• [Input]:
━━━━━━━━━━━━━━━━━━━━

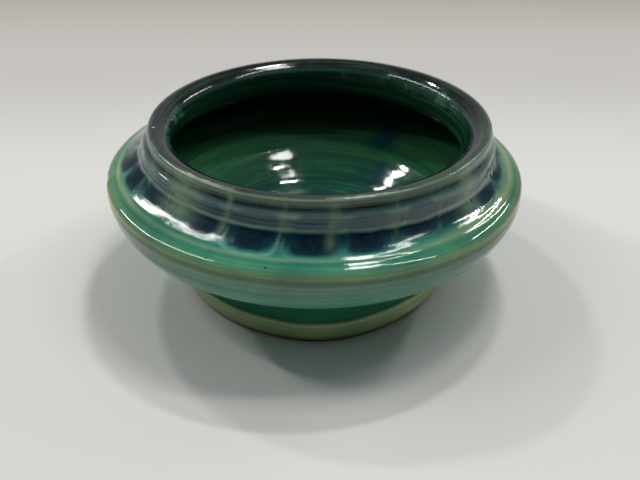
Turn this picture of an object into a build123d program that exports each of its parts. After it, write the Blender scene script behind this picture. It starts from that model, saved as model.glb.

━━━━━━━━━━━━━━━━━━━━

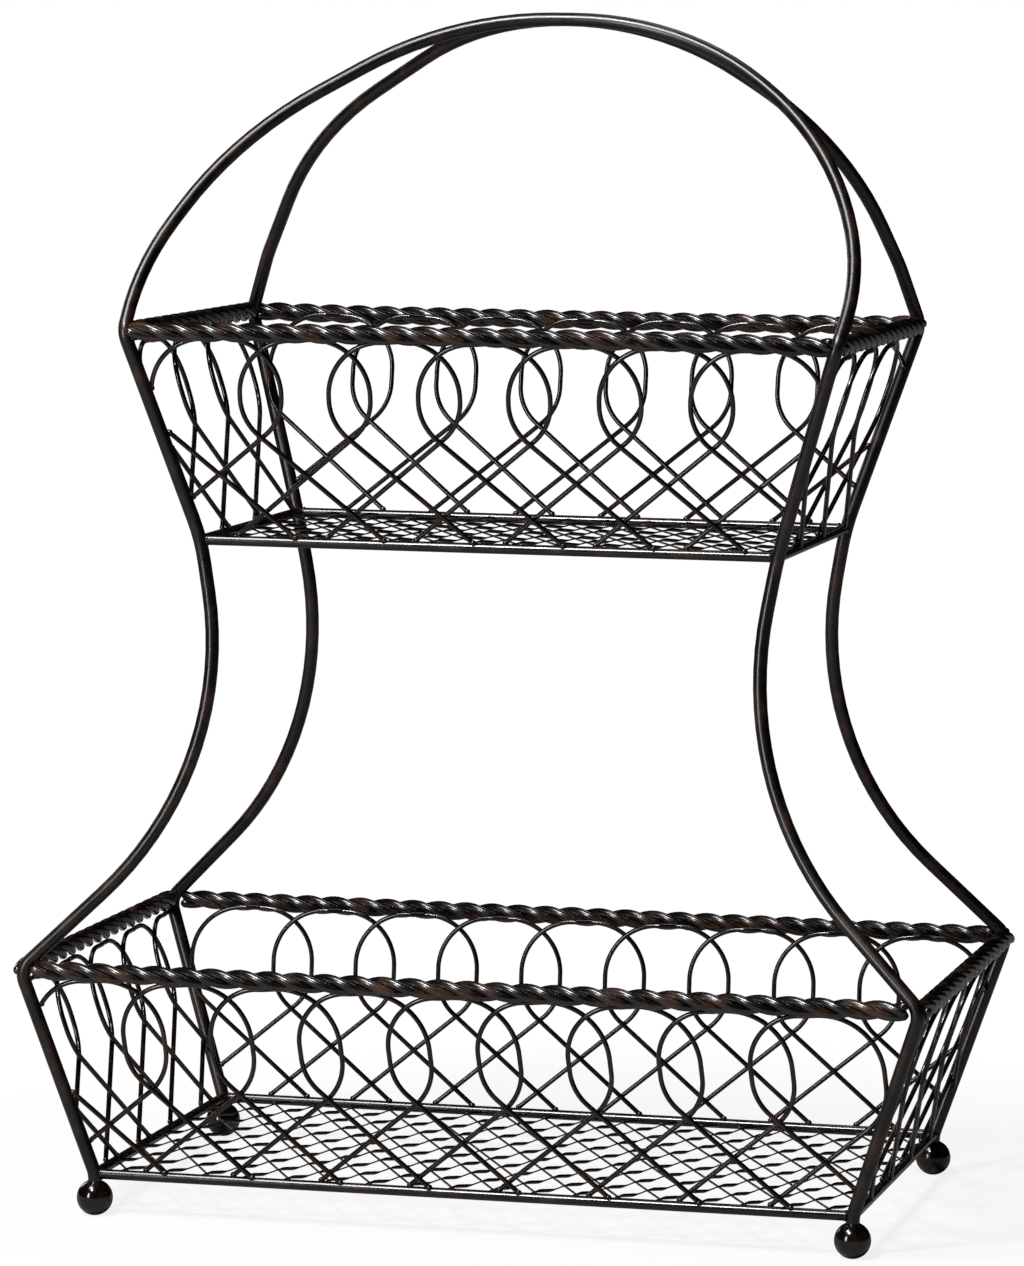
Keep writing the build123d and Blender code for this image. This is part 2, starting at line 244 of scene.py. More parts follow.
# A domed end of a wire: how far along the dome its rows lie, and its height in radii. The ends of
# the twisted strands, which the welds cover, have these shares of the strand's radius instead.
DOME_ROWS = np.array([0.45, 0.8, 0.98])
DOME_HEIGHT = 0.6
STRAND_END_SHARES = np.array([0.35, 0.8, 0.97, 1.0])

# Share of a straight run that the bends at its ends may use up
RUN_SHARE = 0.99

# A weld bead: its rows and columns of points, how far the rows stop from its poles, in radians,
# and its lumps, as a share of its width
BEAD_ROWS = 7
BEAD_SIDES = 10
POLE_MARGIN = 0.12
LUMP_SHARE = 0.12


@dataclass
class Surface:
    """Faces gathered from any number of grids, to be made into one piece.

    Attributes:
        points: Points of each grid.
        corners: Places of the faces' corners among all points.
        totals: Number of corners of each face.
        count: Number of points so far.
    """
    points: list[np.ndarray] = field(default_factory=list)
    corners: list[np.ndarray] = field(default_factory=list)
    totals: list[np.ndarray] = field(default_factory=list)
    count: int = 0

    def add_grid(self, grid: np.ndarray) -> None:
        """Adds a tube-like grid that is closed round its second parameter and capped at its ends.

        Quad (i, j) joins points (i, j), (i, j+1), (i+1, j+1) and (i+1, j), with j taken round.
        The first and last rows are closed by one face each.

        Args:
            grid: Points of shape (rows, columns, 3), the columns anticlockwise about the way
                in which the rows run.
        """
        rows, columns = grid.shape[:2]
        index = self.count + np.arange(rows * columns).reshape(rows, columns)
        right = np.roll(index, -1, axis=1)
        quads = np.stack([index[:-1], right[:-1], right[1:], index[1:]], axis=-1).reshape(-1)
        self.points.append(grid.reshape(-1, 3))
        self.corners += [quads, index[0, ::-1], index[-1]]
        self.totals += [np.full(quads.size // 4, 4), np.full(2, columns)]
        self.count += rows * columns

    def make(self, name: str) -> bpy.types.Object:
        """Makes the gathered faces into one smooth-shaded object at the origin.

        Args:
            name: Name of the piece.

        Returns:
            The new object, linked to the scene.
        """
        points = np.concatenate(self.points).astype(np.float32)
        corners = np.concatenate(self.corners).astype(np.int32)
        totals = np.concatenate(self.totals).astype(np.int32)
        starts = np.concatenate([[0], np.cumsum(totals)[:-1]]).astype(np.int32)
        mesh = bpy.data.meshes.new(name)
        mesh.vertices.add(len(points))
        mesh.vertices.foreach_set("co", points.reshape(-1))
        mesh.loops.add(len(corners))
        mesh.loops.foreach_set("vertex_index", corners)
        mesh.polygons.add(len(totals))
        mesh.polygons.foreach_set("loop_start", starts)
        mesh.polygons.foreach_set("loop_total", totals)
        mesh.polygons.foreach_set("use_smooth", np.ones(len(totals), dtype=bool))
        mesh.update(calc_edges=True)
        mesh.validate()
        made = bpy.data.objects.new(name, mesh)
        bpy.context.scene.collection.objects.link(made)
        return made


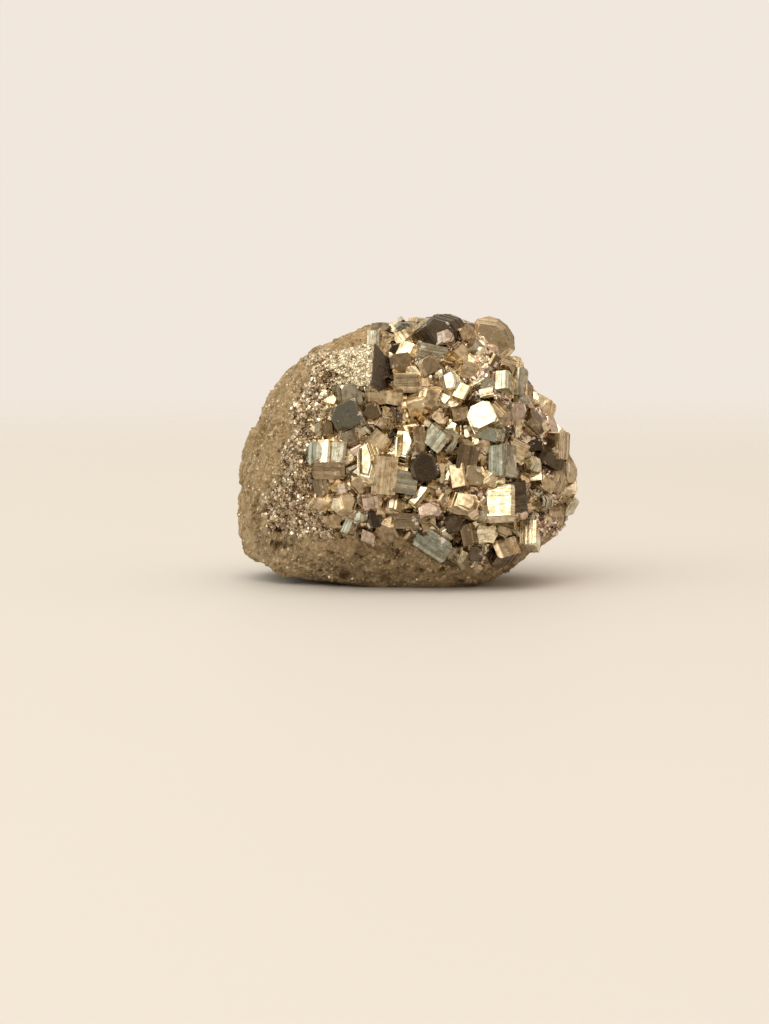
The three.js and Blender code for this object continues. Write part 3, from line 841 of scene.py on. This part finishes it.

━━━━━━━━━━━━━━━━━━━━

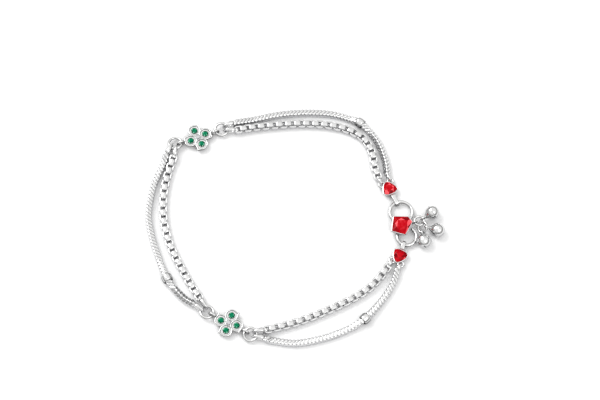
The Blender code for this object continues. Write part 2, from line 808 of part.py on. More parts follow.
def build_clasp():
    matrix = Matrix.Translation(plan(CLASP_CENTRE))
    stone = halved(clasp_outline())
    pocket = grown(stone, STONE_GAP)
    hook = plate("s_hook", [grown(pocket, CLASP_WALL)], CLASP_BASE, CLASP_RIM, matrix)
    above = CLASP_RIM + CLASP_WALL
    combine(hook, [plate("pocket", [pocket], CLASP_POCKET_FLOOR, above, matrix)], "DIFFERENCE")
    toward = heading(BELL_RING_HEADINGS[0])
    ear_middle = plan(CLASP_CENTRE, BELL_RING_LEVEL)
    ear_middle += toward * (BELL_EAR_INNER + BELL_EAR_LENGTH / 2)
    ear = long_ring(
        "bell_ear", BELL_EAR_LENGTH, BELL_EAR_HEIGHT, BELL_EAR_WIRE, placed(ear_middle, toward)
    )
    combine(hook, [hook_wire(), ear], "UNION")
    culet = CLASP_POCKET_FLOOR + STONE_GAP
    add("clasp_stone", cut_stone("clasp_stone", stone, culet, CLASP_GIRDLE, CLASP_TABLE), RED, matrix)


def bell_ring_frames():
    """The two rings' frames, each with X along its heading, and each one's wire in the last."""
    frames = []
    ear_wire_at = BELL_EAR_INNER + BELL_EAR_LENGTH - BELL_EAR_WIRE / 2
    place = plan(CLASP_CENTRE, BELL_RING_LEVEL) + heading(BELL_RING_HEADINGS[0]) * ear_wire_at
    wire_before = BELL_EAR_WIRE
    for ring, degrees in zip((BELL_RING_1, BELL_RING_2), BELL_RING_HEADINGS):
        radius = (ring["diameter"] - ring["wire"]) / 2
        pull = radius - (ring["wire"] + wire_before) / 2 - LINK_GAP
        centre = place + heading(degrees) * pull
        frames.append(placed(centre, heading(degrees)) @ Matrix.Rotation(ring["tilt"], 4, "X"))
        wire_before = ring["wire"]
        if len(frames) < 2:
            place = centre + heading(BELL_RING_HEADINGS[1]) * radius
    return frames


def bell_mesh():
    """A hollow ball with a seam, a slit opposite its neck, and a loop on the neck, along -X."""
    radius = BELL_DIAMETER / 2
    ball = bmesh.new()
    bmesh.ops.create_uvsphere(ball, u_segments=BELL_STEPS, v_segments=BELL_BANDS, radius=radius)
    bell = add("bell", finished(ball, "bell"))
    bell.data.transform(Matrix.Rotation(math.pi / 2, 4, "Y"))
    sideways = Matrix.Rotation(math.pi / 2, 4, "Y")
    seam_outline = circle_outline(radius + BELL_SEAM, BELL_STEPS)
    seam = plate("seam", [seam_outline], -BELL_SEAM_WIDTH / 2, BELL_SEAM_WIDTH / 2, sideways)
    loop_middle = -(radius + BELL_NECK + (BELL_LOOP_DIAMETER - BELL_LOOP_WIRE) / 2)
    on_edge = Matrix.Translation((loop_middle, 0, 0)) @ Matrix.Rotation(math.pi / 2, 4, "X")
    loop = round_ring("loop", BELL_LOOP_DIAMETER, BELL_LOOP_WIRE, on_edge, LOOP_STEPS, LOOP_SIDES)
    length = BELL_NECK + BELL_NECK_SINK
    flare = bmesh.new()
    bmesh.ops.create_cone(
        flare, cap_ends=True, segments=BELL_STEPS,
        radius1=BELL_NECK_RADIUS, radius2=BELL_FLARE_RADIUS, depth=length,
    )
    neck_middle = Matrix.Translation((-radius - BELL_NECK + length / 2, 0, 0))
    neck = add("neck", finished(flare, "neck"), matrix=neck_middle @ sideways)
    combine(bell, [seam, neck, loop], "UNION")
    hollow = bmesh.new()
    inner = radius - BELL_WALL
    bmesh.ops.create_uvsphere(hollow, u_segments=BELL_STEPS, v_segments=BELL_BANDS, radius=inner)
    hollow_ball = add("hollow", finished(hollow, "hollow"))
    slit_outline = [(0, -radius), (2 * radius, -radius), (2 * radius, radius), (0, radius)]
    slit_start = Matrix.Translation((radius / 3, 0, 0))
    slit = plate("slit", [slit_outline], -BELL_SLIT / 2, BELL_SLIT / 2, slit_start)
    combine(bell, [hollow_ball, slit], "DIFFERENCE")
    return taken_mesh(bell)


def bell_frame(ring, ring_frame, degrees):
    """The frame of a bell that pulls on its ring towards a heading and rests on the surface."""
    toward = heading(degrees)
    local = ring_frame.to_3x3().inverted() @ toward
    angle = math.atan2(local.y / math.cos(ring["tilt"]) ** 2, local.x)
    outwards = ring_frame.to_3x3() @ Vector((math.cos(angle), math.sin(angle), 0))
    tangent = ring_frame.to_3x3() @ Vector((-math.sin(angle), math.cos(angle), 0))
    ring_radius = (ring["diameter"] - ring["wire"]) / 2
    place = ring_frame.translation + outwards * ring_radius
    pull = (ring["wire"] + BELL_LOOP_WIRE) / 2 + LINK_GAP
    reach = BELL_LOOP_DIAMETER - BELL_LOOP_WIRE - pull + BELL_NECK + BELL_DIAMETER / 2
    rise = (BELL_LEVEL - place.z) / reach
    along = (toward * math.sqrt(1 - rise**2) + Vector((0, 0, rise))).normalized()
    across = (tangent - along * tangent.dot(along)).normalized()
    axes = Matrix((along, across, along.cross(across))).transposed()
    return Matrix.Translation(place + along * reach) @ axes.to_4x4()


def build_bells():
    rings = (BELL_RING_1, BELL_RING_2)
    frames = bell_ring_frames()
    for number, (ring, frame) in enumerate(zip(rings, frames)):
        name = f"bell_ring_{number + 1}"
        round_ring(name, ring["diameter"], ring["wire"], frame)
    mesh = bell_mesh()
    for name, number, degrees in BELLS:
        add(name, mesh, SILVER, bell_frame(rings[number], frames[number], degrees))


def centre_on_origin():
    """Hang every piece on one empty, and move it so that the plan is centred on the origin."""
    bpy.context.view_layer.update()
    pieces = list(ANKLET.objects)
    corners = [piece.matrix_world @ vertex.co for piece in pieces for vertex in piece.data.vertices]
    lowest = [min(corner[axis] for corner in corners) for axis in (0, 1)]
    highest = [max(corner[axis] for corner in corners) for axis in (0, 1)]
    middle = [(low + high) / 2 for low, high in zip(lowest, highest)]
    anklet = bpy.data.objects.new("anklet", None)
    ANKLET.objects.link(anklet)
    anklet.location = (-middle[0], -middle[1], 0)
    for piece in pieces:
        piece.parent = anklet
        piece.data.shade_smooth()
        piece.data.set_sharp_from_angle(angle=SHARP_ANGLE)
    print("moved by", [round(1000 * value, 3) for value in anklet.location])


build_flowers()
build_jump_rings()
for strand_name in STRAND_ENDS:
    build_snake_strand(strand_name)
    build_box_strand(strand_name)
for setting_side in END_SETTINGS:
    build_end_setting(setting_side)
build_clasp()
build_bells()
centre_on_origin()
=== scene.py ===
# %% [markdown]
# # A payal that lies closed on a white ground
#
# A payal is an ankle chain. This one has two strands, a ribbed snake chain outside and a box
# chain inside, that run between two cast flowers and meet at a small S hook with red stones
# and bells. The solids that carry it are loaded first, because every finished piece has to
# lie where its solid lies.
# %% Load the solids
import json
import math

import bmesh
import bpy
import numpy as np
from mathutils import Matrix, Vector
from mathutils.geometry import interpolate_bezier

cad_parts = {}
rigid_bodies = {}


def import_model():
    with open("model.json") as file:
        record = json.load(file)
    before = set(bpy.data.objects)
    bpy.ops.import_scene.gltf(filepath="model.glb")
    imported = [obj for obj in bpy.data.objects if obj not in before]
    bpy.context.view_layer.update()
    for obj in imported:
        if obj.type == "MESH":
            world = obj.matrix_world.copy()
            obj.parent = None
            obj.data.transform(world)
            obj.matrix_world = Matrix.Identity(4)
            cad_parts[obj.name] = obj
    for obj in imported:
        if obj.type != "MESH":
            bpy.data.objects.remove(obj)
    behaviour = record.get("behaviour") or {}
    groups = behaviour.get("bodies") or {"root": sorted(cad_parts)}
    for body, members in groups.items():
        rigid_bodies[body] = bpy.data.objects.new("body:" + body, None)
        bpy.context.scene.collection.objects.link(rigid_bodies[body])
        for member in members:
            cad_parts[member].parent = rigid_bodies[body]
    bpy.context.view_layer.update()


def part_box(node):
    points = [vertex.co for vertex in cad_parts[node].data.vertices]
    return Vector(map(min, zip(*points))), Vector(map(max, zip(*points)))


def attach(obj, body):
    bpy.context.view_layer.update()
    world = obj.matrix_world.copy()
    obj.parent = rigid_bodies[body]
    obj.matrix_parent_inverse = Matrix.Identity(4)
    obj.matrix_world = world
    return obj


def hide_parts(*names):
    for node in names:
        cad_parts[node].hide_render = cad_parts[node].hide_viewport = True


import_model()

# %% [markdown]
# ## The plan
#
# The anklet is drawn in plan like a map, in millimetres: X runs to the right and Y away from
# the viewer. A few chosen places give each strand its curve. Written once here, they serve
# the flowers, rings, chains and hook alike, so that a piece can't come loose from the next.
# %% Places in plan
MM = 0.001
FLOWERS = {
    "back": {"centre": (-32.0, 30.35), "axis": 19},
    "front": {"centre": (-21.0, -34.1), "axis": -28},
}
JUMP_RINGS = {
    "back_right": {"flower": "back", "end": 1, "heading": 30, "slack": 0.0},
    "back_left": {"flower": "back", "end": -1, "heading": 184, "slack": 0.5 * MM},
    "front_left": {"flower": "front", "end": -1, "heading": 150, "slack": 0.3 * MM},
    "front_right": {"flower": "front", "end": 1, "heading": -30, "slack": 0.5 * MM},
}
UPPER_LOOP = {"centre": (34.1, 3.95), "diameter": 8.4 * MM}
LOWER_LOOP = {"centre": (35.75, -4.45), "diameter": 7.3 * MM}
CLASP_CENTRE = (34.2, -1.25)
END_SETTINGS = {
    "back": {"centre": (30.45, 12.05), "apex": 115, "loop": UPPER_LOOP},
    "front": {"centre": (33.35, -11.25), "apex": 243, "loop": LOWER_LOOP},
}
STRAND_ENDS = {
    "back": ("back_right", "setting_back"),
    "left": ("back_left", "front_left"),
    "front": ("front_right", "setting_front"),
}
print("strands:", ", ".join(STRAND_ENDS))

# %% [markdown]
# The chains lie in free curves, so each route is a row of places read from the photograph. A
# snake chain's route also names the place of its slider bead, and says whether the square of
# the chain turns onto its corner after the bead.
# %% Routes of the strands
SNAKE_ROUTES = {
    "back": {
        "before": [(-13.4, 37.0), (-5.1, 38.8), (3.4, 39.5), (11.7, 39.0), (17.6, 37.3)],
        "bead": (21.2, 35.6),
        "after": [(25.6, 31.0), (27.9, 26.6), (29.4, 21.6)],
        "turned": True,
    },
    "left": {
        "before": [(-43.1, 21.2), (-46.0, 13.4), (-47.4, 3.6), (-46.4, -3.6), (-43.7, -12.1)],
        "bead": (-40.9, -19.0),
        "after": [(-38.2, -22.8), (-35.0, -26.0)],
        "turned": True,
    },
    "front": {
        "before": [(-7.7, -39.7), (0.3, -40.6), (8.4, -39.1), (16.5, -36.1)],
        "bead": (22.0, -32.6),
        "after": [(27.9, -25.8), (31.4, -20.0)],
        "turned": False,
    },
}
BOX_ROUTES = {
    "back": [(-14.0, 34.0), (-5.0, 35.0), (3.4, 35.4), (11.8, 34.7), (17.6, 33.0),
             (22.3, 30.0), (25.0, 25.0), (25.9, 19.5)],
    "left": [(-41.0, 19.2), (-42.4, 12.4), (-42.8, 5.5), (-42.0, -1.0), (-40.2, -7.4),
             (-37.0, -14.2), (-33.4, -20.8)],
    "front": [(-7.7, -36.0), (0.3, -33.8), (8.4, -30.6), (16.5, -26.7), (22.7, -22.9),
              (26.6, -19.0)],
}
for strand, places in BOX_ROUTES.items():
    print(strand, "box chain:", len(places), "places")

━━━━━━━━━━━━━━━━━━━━

• [Task details]:
Both the line with "build_flowers()" and the line with "obj.parent = None" belong in the extract, along with every line between them; set down those lines exactly and only.

• [Written answer]:
build_flowers()
build_jump_rings()
for strand_name in STRAND_ENDS:
    build_snake_strand(strand_name)
    build_box_strand(strand_name)
for setting_side in END_SETTINGS:
    build_end_setting(setting_side)
build_clasp()
build_bells()
centre_on_origin()
=== scene.py ===
# %% [markdown]
# # A payal that lies closed on a white ground
#
# A payal is an ankle chain. This one has two strands, a ribbed snake chain outside and a box
# chain inside, that run between two cast flowers and meet at a small S hook with red stones
# and bells. The solids that carry it are loaded first, because every finished piece has to
# lie where its solid lies.
# %% Load the solids
import json
import math

import bmesh
import bpy
import numpy as np
from mathutils import Matrix, Vector
from mathutils.geometry import interpolate_bezier

cad_parts = {}
rigid_bodies = {}


def import_model():
    with open("model.json") as file:
        record = json.load(file)
    before = set(bpy.data.objects)
    bpy.ops.import_scene.gltf(filepath="model.glb")
    imported = [obj for obj in bpy.data.objects if obj not in before]
    bpy.context.view_layer.update()
    for obj in imported:
        if obj.type == "MESH":
            world = obj.matrix_world.copy()
            obj.parent = None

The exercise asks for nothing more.